__WHAT THE TASK REQUIRES__
Reproduce only the top of the records, down to and including the line containing "Turn this picture".
# Start of RECORDS SUPPLIED
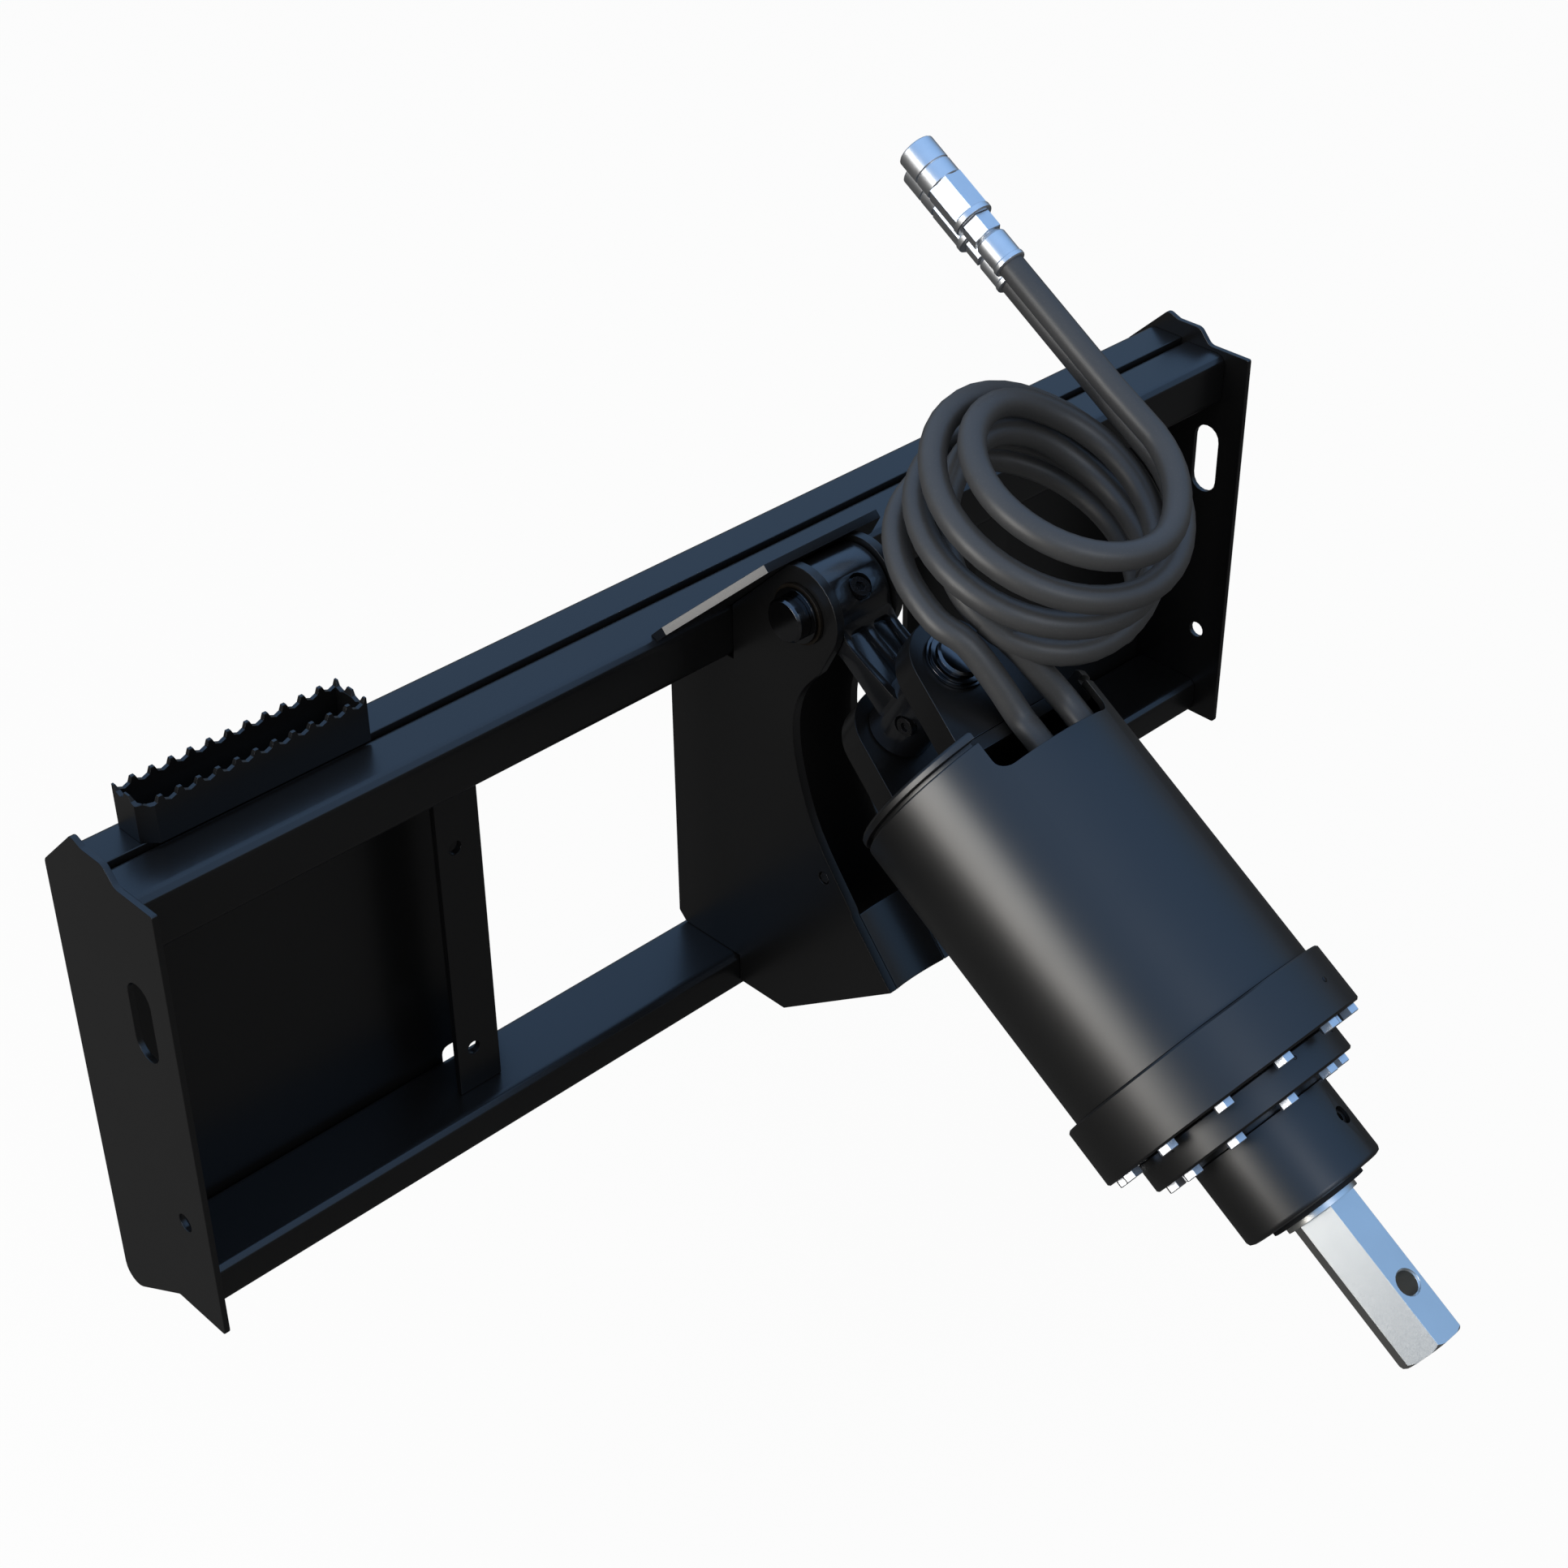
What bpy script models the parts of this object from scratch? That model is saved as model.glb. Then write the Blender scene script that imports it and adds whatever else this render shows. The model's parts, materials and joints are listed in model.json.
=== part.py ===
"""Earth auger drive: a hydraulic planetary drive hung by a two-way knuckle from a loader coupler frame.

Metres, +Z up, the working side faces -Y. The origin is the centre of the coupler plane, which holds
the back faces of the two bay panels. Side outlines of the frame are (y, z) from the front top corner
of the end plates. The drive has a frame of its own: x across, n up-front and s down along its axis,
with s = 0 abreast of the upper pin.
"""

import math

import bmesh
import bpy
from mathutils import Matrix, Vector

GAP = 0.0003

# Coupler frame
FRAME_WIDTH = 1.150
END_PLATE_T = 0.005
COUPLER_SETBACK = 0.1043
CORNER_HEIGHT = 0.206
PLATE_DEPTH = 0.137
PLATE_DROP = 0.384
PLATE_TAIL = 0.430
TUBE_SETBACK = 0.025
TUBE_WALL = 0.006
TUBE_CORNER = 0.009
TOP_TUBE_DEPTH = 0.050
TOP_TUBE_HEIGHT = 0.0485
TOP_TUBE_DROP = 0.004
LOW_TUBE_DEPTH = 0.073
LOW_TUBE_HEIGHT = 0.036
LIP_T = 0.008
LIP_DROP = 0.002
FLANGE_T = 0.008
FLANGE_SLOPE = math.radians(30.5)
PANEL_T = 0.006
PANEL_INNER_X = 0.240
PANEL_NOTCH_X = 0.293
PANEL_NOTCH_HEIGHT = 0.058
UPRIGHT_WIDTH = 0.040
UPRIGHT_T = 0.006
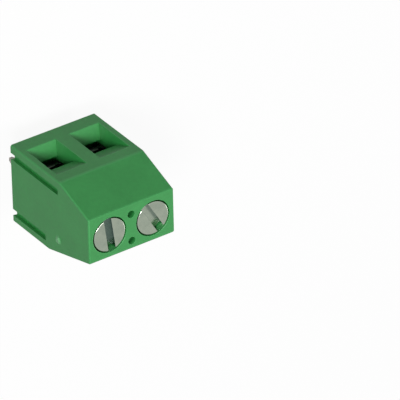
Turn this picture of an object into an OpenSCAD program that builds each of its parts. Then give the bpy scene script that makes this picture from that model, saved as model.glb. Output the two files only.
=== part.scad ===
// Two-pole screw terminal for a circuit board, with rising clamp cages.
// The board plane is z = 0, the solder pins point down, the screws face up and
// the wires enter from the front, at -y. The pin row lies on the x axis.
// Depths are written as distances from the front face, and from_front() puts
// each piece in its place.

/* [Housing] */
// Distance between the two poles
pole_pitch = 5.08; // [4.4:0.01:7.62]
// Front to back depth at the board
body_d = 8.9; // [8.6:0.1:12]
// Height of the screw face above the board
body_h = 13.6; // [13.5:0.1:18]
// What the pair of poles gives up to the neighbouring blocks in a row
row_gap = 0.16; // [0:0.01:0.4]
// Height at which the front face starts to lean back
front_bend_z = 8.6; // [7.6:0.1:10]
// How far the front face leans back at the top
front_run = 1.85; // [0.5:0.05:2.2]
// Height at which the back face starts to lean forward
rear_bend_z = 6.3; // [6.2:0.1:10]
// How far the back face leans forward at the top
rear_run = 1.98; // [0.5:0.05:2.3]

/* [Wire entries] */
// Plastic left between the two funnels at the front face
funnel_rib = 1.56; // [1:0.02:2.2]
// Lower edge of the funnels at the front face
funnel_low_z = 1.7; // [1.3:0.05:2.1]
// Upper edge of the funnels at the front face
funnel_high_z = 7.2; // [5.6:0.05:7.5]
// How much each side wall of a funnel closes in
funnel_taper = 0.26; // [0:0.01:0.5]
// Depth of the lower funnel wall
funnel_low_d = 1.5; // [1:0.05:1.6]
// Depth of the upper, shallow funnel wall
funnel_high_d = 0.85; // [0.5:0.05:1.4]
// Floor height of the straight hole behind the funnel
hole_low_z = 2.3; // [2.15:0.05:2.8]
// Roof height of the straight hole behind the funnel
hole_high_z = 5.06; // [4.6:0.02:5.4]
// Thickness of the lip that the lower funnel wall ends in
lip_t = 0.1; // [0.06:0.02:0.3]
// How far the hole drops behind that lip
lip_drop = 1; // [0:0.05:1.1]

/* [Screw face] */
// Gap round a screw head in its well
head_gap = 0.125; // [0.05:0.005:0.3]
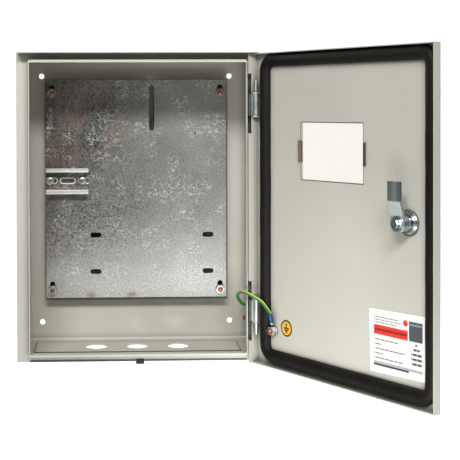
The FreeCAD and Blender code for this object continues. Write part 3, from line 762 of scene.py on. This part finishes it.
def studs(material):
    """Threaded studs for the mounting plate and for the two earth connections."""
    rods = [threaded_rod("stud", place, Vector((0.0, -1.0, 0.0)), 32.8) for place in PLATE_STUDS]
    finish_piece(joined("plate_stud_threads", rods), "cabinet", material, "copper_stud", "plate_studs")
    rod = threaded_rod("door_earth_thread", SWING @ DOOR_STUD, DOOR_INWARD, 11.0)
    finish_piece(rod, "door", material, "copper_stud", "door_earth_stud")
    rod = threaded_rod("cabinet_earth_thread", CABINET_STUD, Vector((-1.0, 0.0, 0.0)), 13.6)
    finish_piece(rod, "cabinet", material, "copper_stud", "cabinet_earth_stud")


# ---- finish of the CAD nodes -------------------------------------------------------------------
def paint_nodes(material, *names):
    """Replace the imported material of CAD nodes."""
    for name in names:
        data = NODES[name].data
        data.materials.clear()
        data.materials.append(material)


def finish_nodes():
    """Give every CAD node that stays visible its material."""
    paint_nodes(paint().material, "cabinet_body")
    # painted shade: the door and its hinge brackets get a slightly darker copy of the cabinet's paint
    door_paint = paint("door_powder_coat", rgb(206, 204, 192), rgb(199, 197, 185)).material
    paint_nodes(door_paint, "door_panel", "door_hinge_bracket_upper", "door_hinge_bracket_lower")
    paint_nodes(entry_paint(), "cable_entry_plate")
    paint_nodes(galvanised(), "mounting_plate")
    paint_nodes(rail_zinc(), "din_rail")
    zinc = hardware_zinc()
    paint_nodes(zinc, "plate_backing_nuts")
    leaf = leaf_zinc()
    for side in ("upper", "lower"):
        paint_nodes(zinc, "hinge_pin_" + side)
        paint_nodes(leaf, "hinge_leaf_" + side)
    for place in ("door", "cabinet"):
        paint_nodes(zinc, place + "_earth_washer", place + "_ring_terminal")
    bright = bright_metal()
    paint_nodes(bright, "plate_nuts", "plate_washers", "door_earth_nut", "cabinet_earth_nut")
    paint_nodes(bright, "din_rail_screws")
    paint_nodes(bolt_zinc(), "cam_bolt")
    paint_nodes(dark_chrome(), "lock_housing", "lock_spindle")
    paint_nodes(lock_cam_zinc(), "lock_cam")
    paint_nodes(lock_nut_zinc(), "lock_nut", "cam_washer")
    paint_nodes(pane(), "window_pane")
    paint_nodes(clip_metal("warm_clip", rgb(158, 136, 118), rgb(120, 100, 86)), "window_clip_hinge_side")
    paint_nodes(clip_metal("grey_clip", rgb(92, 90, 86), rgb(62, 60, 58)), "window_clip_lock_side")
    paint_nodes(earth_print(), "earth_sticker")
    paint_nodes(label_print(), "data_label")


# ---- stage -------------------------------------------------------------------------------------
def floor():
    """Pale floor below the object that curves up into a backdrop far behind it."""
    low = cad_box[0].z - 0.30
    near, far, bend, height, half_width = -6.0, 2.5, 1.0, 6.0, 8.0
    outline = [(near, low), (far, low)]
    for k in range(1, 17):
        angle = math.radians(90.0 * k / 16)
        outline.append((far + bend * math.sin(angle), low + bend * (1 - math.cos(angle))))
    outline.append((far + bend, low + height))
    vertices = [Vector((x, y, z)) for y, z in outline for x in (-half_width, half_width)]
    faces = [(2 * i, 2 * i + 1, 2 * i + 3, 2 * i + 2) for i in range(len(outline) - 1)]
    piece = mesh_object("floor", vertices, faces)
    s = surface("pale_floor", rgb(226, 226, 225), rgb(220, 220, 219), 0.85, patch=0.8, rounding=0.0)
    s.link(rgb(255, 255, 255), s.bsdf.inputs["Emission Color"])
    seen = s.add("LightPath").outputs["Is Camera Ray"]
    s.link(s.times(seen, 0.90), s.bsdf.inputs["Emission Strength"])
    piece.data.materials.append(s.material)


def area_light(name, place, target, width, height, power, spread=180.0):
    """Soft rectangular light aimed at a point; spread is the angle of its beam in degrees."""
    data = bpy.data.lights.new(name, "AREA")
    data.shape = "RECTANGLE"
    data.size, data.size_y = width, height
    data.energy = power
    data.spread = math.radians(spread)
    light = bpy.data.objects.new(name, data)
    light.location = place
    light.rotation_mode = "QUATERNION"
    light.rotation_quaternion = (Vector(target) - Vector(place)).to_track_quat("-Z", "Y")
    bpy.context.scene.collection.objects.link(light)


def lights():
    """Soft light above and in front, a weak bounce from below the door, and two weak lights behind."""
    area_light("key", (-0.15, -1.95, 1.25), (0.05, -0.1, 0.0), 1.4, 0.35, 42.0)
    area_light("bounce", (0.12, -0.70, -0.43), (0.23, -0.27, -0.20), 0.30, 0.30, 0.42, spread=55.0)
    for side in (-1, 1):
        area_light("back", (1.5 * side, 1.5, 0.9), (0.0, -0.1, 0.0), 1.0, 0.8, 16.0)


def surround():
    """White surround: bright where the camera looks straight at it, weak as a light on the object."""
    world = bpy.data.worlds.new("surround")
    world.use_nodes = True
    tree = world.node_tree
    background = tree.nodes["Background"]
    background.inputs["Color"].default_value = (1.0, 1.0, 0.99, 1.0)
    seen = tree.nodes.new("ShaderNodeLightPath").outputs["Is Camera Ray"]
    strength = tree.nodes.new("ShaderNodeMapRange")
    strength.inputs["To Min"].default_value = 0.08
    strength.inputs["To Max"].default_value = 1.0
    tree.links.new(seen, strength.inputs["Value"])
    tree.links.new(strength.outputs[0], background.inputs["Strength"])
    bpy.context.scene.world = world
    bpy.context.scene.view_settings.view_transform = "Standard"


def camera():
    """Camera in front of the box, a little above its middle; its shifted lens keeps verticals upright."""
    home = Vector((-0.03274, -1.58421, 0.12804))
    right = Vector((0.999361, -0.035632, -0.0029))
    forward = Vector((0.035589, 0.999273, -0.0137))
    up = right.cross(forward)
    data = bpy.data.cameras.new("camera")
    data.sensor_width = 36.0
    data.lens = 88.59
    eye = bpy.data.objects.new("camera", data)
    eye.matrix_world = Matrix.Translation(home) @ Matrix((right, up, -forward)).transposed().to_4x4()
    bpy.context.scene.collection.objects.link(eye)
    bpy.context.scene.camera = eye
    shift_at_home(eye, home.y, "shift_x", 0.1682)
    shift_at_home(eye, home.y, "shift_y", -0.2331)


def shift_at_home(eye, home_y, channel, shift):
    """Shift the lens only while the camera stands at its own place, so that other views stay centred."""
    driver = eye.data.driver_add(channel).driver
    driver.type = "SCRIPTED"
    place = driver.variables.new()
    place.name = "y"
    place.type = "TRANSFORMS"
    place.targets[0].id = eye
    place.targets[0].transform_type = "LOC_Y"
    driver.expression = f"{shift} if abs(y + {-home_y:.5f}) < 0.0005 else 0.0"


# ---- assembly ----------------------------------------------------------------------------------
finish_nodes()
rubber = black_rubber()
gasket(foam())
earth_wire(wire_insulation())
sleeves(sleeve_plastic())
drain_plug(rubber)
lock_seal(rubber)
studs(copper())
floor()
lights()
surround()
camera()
# End of RECORDS SUPPLIED
__WRITTEN ANSWER__
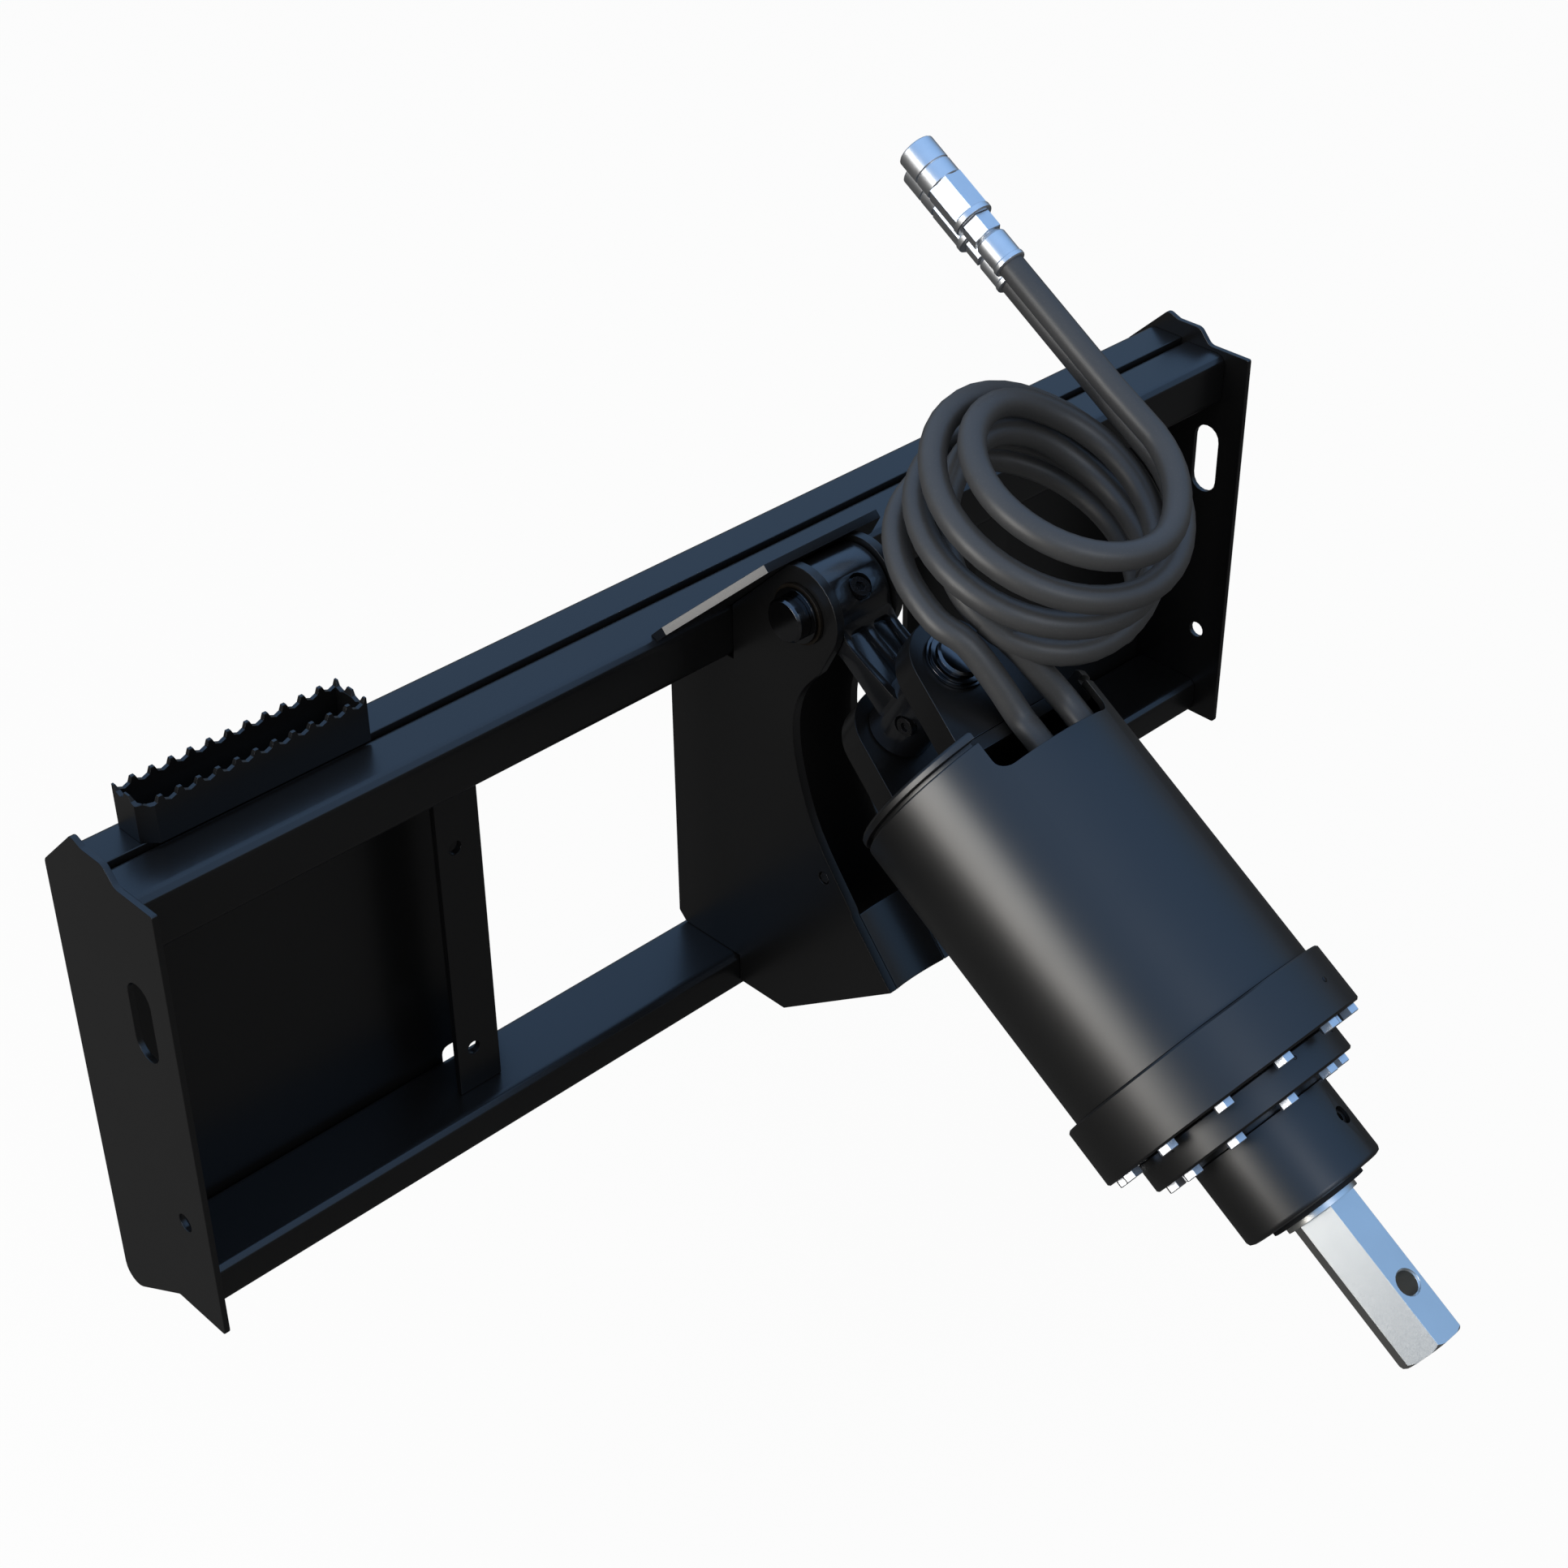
What bpy script models the parts of this object from scratch? That model is saved as model.glb. Then write the Blender scene script that imports it and adds whatever else this render shows. The model's parts, materials and joints are listed in model.json.
=== part.py ===
"""Earth auger drive: a hydraulic planetary drive hung by a two-way knuckle from a loader coupler frame.

Metres, +Z up, the working side faces -Y. The origin is the centre of the coupler plane, which holds
the back faces of the two bay panels. Side outlines of the frame are (y, z) from the front top corner
of the end plates. The drive has a frame of its own: x across, n up-front and s down along its axis,
with s = 0 abreast of the upper pin.
"""

import math

import bmesh
import bpy
from mathutils import Matrix, Vector

GAP = 0.0003

# Coupler frame
FRAME_WIDTH = 1.150
END_PLATE_T = 0.005
COUPLER_SETBACK = 0.1043
CORNER_HEIGHT = 0.206
PLATE_DEPTH = 0.137
PLATE_DROP = 0.384
PLATE_TAIL = 0.430
TUBE_SETBACK = 0.025
TUBE_WALL = 0.006
TUBE_CORNER = 0.009
TOP_TUBE_DEPTH = 0.050
TOP_TUBE_HEIGHT = 0.0485
TOP_TUBE_DROP = 0.004
LOW_TUBE_DEPTH = 0.073
LOW_TUBE_HEIGHT = 0.036
LIP_T = 0.008
LIP_DROP = 0.002
FLANGE_T = 0.008
FLANGE_SLOPE = math.radians(30.5)
PANEL_T = 0.006
PANEL_INNER_X = 0.240
PANEL_NOTCH_X = 0.293
PANEL_NOTCH_HEIGHT = 0.058
UPRIGHT_WIDTH = 0.040
UPRIGHT_T = 0.006
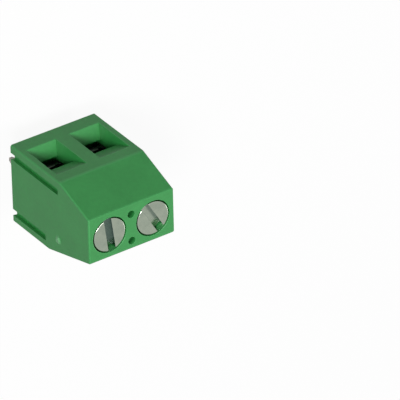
Turn this picture of an object into an OpenSCAD program that builds each of its parts. Then give the bpy scene script that makes this picture from that model, saved as model.glb. Output the two files only.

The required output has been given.